2 large (about 5½ pounds) rutabaga

¼ cup minced chives or scallion greens

1½ tblsp stemmed fresh thyme leaves

1 tsp salt

1 tsp ground black pepper

3 cups evaporated milk

4 tblsp (½ stick) unsalted butter

1
Peel the rutabaga, then slice in half. Lay the halves cut side down on a cutting board and slice into half-moon sections no more than ¼ inch thick—and even thinner, if possible.

2
Lightly butter the inside of the slow cooker canister well, making sure you get into the seam between the wall and the bottom. Mix the chives, thyme, salt, and pepper in a small bowl.

3
Create a single, barely overlapping layer of rutabaga slices in the slow cooker, then top with a sprinkling of the herb mixture. Continue making more rutabaga layers, sprinkling each with the herb mixture. Then make a final layer of rutabaga slices and pour the condensed milk over the casserole.

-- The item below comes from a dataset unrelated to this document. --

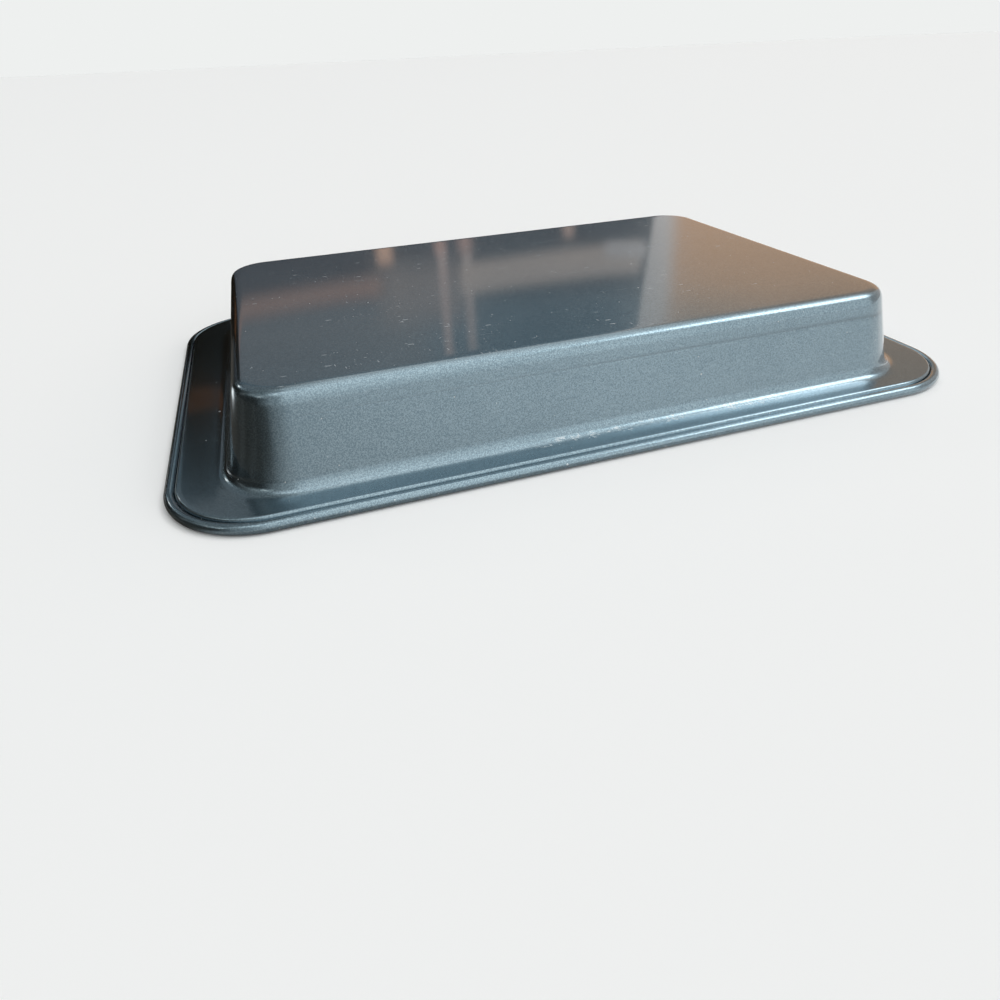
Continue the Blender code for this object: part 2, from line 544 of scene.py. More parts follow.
@dataclass(frozen=True)
class PaleFloor:
    """The plain pale floor. What the coating mirrors of it carries painted shade, dark to the left as if
    under a black flag, and painted light in a glow.
    """

    rim: "Outline"
    tone: Colour = (0.94, 0.93, 0.93)
    mirrored_shade_tone: Colour = (0.072, 0.064, 0.055)

    # The painted flag, dark shade painted into the mirrored floor, by azimuth in degrees, and the gaps in it
    flag_corner: tuple[float, float] = (-160 * MM, -95 * MM)
    flag_azimuth: float = -68.0
    flag_half_width: float = 95.0
    flag_softness: float = 38.0
    gaps: tuple[FloorGap, ...] = (
        FloorGap(-39.0, 6.0, 3.5, 110 * MM, 210 * MM, 1.0),
        FloorGap(-77.0, 3.0, 3.0, 0 * MM, 40 * MM, 0.05),
        FloorGap(-107.0, 3.0, 3.0, 0 * MM, 40 * MM, 0.05),
    )

    # Painted shade in the mirrored floor that deepens towards -X, and the one close to the rim, which is
    # deepest at the left
    shade_from: float = 80 * MM
    shade_to: float = -400 * MM
    shade_depth: float = 0.6
    edge_reach: float = 35 * MM
    edge_depths: tuple[float, float] = (0.70, 0.20)

    # Painted light in the mirrored floor: a glow in the first gap, and a faint painted sheen on all that
    # isn't dark
    glow: Colour = (1.0, 1.0, 0.98)
    glow_strength: float = 1.7
    sheen: float = 0.03
    roughness: float = 0.9
    specular: float = 0.1

    def build(self) -> bpy.types.Material:
        """Makes the material.

        Returns:
            The material.
        """
        material, nodes = new_material("pale_floor")
        x, y, _ = nodes.parts(nodes.place())
        flag, lit = self._painted_flag(nodes, x, y)
        mirrored_shade = flag.highest(x.step(self.shade_from, self.shade_to) * self.shade_depth)
        left, right = self.edge_depths
        depth = x.step(-self.rim.half_length, self.rim.half_length) * (right - left) + left
        mirrored_shade = mirrored_shade.highest(self._beside_rim(x, y).step(self.edge_reach, 0.0) * depth)
        # Painted shade and painted light that only mirrored rays see
        mirrored = nodes.make("ShaderNodeLightPath", output="Is Glossy Ray")
        glowing = lit.highest((1.0 - mirrored_shade) * self.sheen) * mirrored
        nodes.finish(
            {
                "Base Color": nodes.mix(mirrored_shade * mirrored, self.tone, self.mirrored_shade_tone),
                "Roughness": self.roughness,
                "Specular IOR Level": self.specular,
                "Emission Color": nodes.mix(glowing, BLACK, self.glow),
                "Emission Strength": self.glow_strength,
            }
        )
        return material

    def _painted_flag(self, nodes: NodeSet, x: Signal, y: Signal) -> tuple[Signal, Signal]:
        """Painted shade for the mirrored floor: 1 on the pan's left and 0 in front of it and behind it, by
        azimuth about its left front corner.

        Narrow gaps let the pale floor show a little way off, and in the first it glows with painted light.

        Args:
            nodes: the floor's nodes.
            x: the place on the floor along X.
            y: the place along Y.

        Returns:
            How dark the painted shade makes the floor, and how much painted light it glows with.
        """
        beyond_x, beyond_y = x - self.flag_corner[0], y - self.flag_corner[1]
        azimuth = nodes.azimuth(beyond_x, beyond_y)
        distance = (beyond_x * beyond_x + beyond_y * beyond_y) ** 0.5
        away = abs((azimuth - self.flag_azimuth).wrapped(HALF_TURN_DEGREES))
        wide, soft = self.flag_half_width, self.flag_softness
        flag = away.step(wide + soft, wide - soft)
        lit = None
        for gap in self.gaps:
            aside = abs((azimuth - gap.azimuth).wrapped(HALF_TURN_DEGREES))
            narrow = aside.step(gap.half_width + gap.softness, gap.half_width - gap.softness)
            opened = narrow * distance.step(gap.begins, gap.full)
            flag = flag * (1.0 - opened * gap.strength)
            lit = opened if lit is None else lit
        return flag, lit

    def _beside_rim(self, x: Signal, y: Signal) -> Signal:
        """How far a place on the floor is from the rim: the distance to a rounded rectangle.

        Args:
            x: the place on the floor along X.
            y: the place along Y.

        Returns:
            The distance, under 0 inside the rim.
        """
        radius = self.rim.corner_radius
        beyond_x = (abs(x) - (self.rim.half_length - radius)).highest(0.0)
        beyond_y = (abs(y) - (self.rim.half_width - radius)).highest(0.0)
        return (beyond_x * beyond_x + beyond_y * beyond_y) ** 0.5 - radius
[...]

Dot with butter.

4
Cover and cook on low for 8 hours, or until the rutabagas are tender when pierced with a toothpick or cake tester. Spoon off any excess liquid sitting in the cooker before slicing the gratin with a nonstick-safe spatula and lifting out individual portions.

TESTERS’ NOTES


Rutabagas add a mustardy earthiness to the traditional gratin, a nice side dish to sausages off the grill or out of the frying pan.


There’s no moisture reduction in the slow cooker, of course, so there is still plenty of liquid around the gratin when it’s done. Nonetheless, the rutabaga itself will have condensed into a tighter, more uniform casserole.


You can remove the whole gratin from the slow cooker. Spoon off as much of the liquid as you can, then slip two large spatulas under the entire casserole to lift it out—or cut it in half widthwise and remove one half at a time.

succotash
EFFORT:
NOT MUCH

PREP TIME:
15 MINUTES

COOK TIME:
6 HOURS

KEEPS ON WARM:
2 HOURS THROUGH STEP 2

SERVES:
3 TO 8

2- TO 3½-QUART

2 cups frozen lima beans, thawed

1 cup corn kernels, thawed frozen, or fresh, cut from the cob

¼ cup chopped yellow onion

¼ cup minced celery

¼ cup shredded carrots

¼ cup drained no-salt-added canned diced tomatoes

1 tblsp unsalted butter

½ tblsp mild paprika

1 tsp minced garlic

1 tsp dried marjoram

½ tsp salt

¼ tsp ground black pepper

2 tblsp heavy cream

4- TO 5½-QUART

4 cups frozen lima beans, thawed

2 cups corn kernels, thawed frozen, or fresh, cut from the cob

½ cup chopped yellow onion

½ cup minced celery

½ cup shredded carrots

½ cup drained no-salt-added canned diced tomatoes

2 tblsp unsalted butter

1 tblsp mild paprika

2 tsp minced garlic

2 tsp dried marjoram

1 tsp salt

½ tsp ground black pepper

¼ cup heavy cream

6- TO 8-QUART

6 cups frozen lima beans, thawed

3 cups corn kernels, thawed frozen, or fresh, cut from the cob

¾ cup (about 1 small) chopped yellow onion

¾ cup minced celery

¾ cup shredded carrots

¾ cup drained no-salt-added canned diced tomatoes

3 tblsp unsalted butter

1½ tblsp mild paprika

1 tblsp minced garlic

1 tblsp dried marjoram

½ tblsp salt

¾ tsp ground black pepper

6 tblsp heavy cream

1
Mix the lima beans, corn, onion, celery, carrots, tomatoes, butter, paprika, garlic, marjoram, salt, and pepper in the slow cooker.

2
Cover and cook on low for 6 hours, or until the mixture becomes stew-like.

3
Stir in the cream and cook on low to heat for 10 minutes before serving.

TESTERS’ NOTES


Make sure any frozen vegetables are fully thawed for use in this Southern favorite. (They must not chill the other ingredients.)


Shred the carrots through the large holes of a box grater.


Feel free to substitute light cream or half-and-half if you want a slightly less rich dish. However, never use so-called fat-free half-and-half, a mix of stabilizers and sweeteners that will sugar up the dish inexcusably.


The cream should not be cold from the refrigerator. Leave it out on the counter for 20 minutes before adding it to the slow cooker.